Is leverage risky in trading?
Yes. Leverage significantly increases risk because losses are calculated on the full position size, not just your margin. A single bad trade can erase an entire account.
What is the difference between leverage and margin?
Margin is the deposit you put down to open a trade; leverage is the ratio of that deposit to your total position size. Margin is the tool — leverage is the force it creates.
How much leverage should a beginner use?
Beginners should stick to 2:1 to 5:1 leverage at most. Many professional traders rarely exceed 10:1, even with years of experience and sophisticated risk management systems.
What is leverage in crypto trading?
Crypto leverage trading lets you control a larger cryptocurrency position using borrowed funds, typically through margin accounts, futures contracts, or perpetual swaps on exchanges like Binance or Kraken. Ratios can range from 2x to 100x or more.

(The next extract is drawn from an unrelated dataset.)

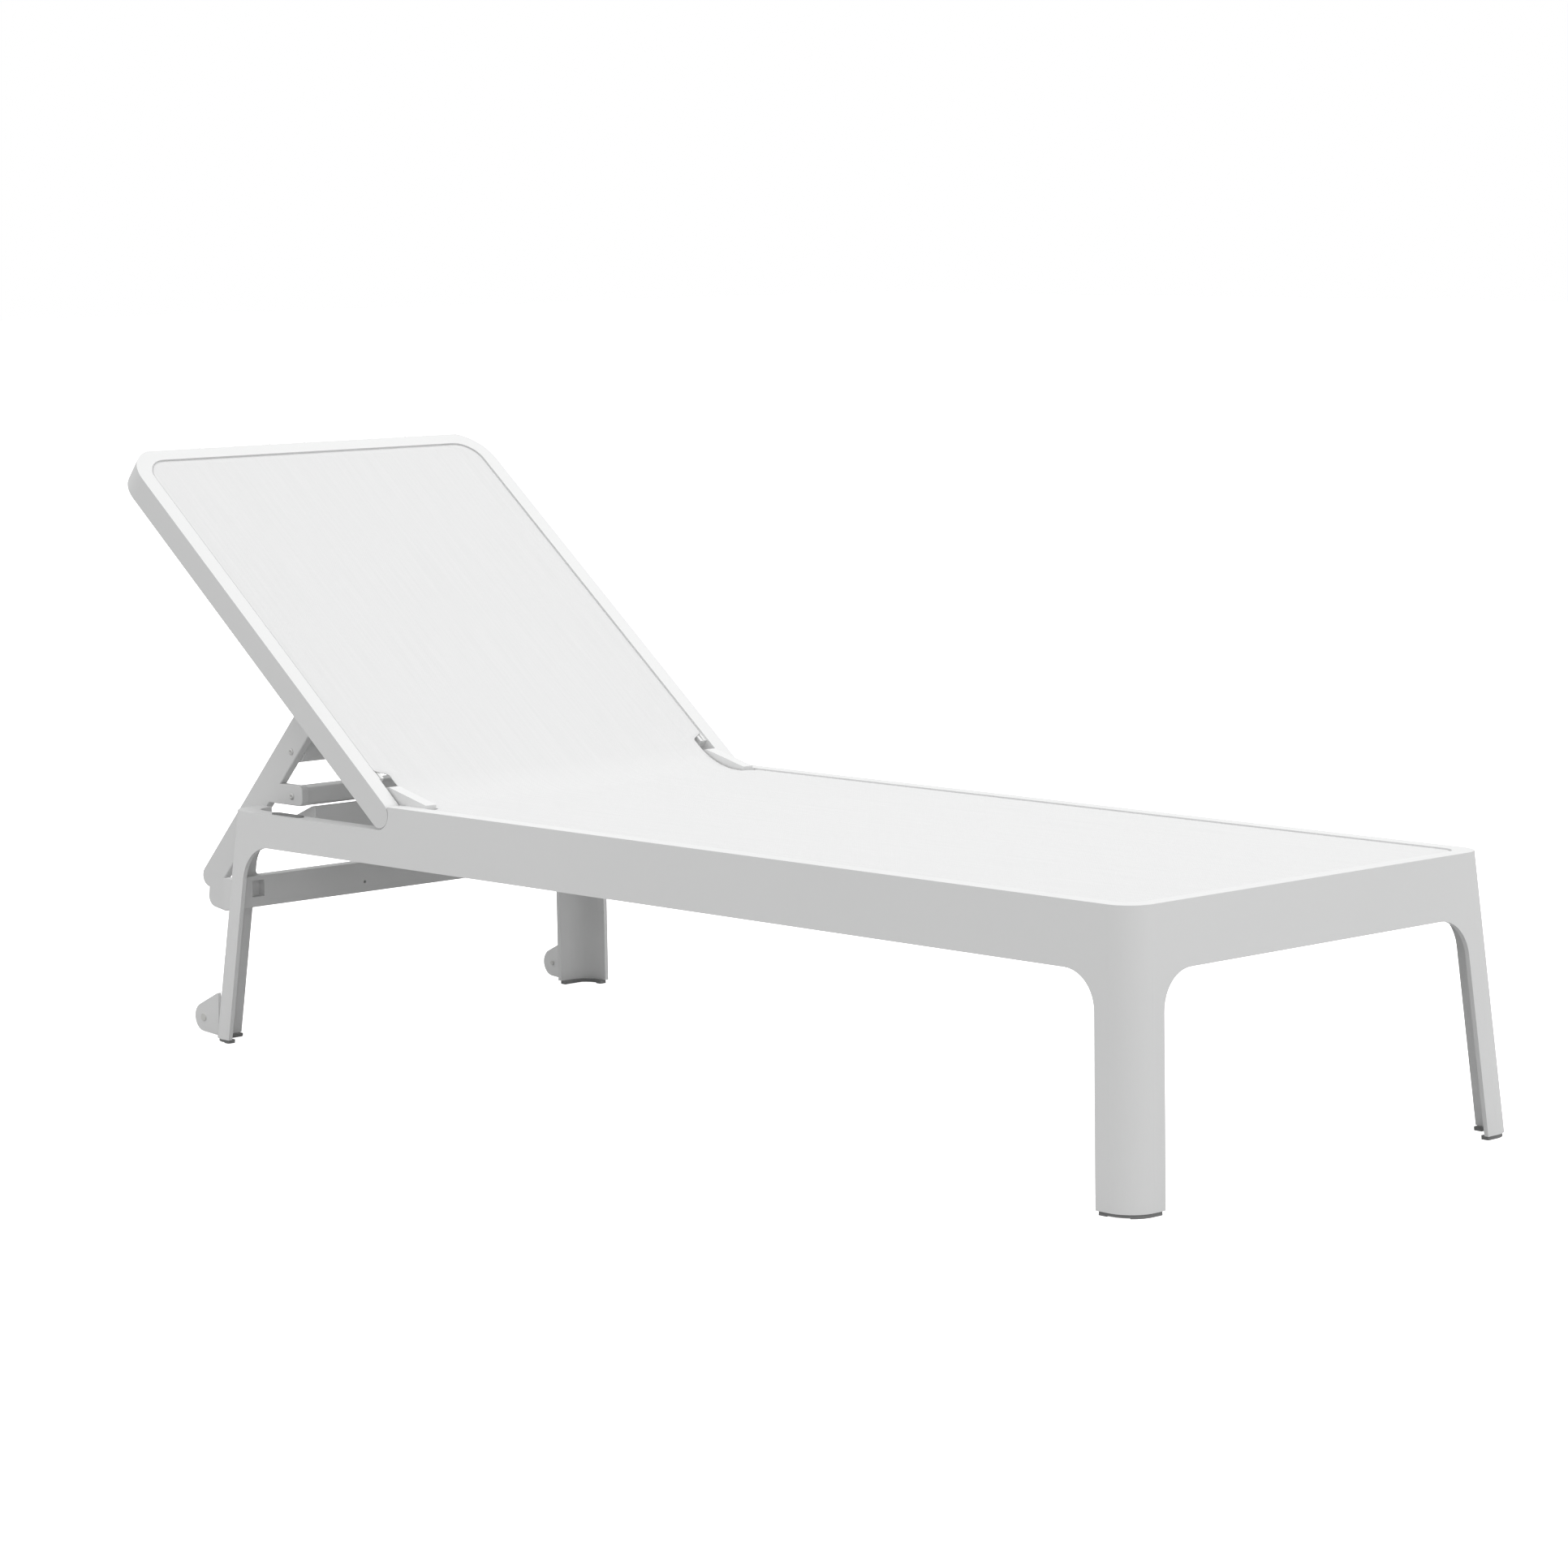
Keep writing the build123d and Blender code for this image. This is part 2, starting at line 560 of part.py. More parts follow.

How to trade gold with leverage?
Gold can be traded with leverage through CFDs, futures contracts, or spread betting platforms. A typical margin requirement for gold is 5–10%, meaning 10:1–20:1 leverage. You speculate on gold’s price movement without owning physical gold. Always use stop-losses — gold can move sharply on economic data and geopolitical events.
Conclusion
Leverage is a double-edged sword — that phrase exists for a reason. It can turn a small account into a meaningful market participant, and it can turn a winning strategy into a losing one if position sizes aren’t controlled.
The traders who use leverage successfully aren’t the ones chasing the highest ratios. They’re the ones who treat risk management as seriously as trade selection, who keep leverage low, and who understand that survival — staying in the game — is the foundation of long-term profitability.
Start small. Practice on demo. Trade what you understand. And never risk more than you can afford to lose.
Disclaimer: This article is for educational purposes only and does not constitute financial advice. Leveraged trading involves significant risk and is not suitable for all investors. Always consult a qualified financial advisor before trading with leverage.